Work to do
Review the material and extract every line in which the word "from" occurs.

Recorded data
——
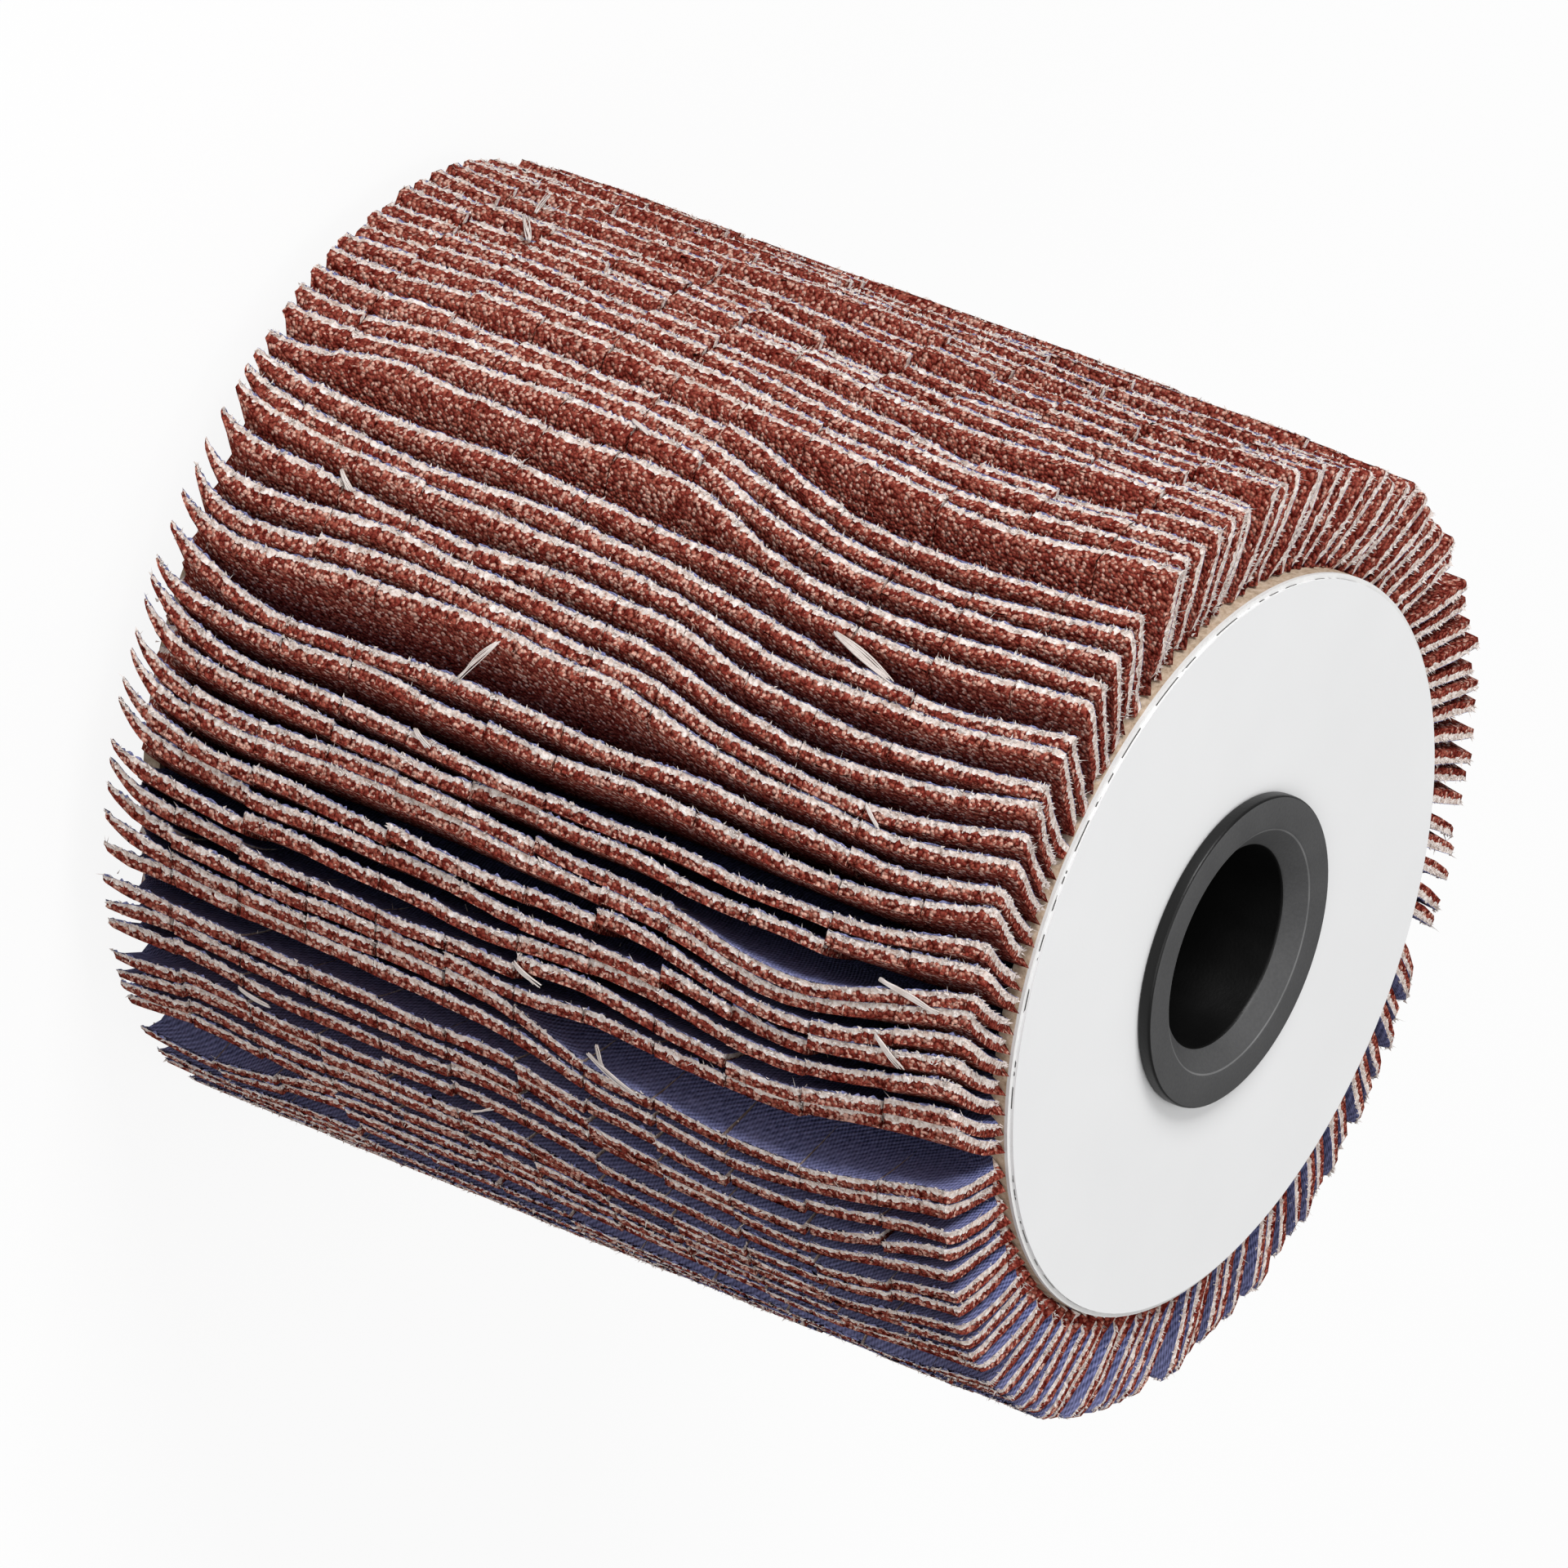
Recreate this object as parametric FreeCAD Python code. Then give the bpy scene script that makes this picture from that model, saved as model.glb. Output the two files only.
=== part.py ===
import FreeCAD, Part

import math
import os

# Flap wheel for a roller sander: a hundred or so abrasive-cloth flaps set on edge in a cast resin core,
# closed by two fibreboard end discs that the flanges of two pressed-in plastic bushes hold down.
# The wheel stands on its rear end: +Z runs along the arbor, from the rear bush to the labelled front face,
# and the origin is the middle of the rear bush's outer face. All sizes are in millimetres.

# Wheel
wheel_diameter = 60.0
flap_width = 60.0           # along the arbor
flap_count = 108
flaps_in_pack = 3

# Flap: coated cloth, with its grit on the side that faces the way the wheel turns
flap_thickness = 0.9
root_web = 0.1              # resin left between two neighbouring flap roots
root_depth = 2.2            # how deep the roots stand in the resin
root_stand = 0.3            # straight stretch above the resin before the flap bends
slit_stop = 3.8             # cloth left whole between the resin and the foot of the slits
blade_lean = 12.0           # degrees off the root's direction, between the resin and the foot of the slits

# Fingers: knife cuts from the rim part every flap into fingers. In each flap one cut has sprung open, and
# the others stay shut. The flaps have taken a wave: they lie over at the rear, stand almost straight near the
# front edge, and lie over again at the front.
finger_count = 12
slit_opening = 0.4                          # at the rim, where a slit has sprung open
slit_spring = 1.6                           # degrees by which the cloth beside it lifts to either side
open_slits = (0.33, 0.83, 0.17, 0.5, 0.83, 0.42, 0.25, 0.83, 0.5, 0.08)     # flaps take these places in turn
wave_places = (0.0, 0.5, 0.83, 1.0)         # places are shares of the width, from the rear edge to the front
wave_leans = (37.0, 32.0, 8.0, 29.0)        # degrees off the root's direction
wave_unevenness = 0.3                       # the wave is this much weaker on one side of the wheel
wave_heading = -75.0                        # degrees round the wheel where it is strongest
flutter_share = 0.35                        # of the free gap at the rim, used up by uneven spacing
flutter_turns = (13, 29)                    # bunches of flaps round the wheel

# Core, end discs and label
tube_wall = 1.4
disc_reach = 3.85           # the end discs cover the flap roots, this far past the resin
end_disc_thickness = 1.2
label_margin = 0.3          # edge of the disc left bare round the label
label_thickness = 0.2

# Bushes: a flanged sleeve from each end
bore_diameter = 12.7
bush_wall = 1.25
bush_fit = 0.02             # glue film between bush and core tube
disc_fit = 0.05             # clearance of the discs round the bushes
flange_overhang = 2.2       # beyond the sleeve
flange_thickness = 0.9
flange_bevel = 0.3
mouth_flare = 1.35          # how far the bore's mouth opens, measured along the radius
mouth_depth = 1.1
sleeve_length = 24.0        # inside the wheel

# Worked out from the sizes above
wheel_radius = wheel_diameter / 2
half_flap = flap_thickness / 2
flap_angle = 360.0 / flap_count
root_radius = flap_count * (flap_thickness + root_web) / (2 * math.pi)
resin_radius = root_radius + root_depth
slit_foot_radius = resin_radius + slit_stop
mean_lean = sum(wave_leans) / len(wave_leans)
sleeve_radius = bore_diameter / 2 + bush_wall
tube_bore_radius = sleeve_radius + bush_fit
tube_radius = tube_bore_radius + tube_wall
disc_hole_radius = sleeve_radius + disc_fit
disc_radius = resin_radius + disc_reach
label_radius = disc_radius - label_margin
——
Response below
Recreate this object as parametric FreeCAD Python code. Then give the bpy scene script that makes this picture from that model, saved as model.glb. Output the two files only.
# The wheel stands on its rear end: +Z runs along the arbor, from the rear bush to the labelled front face,
# Fingers: knife cuts from the rim part every flap into fingers. In each flap one cut has sprung open, and
wave_places = (0.0, 0.5, 0.83, 1.0)         # places are shares of the width, from the rear edge to the front
# Bushes: a flanged sleeve from each end
# Worked out from the sizes above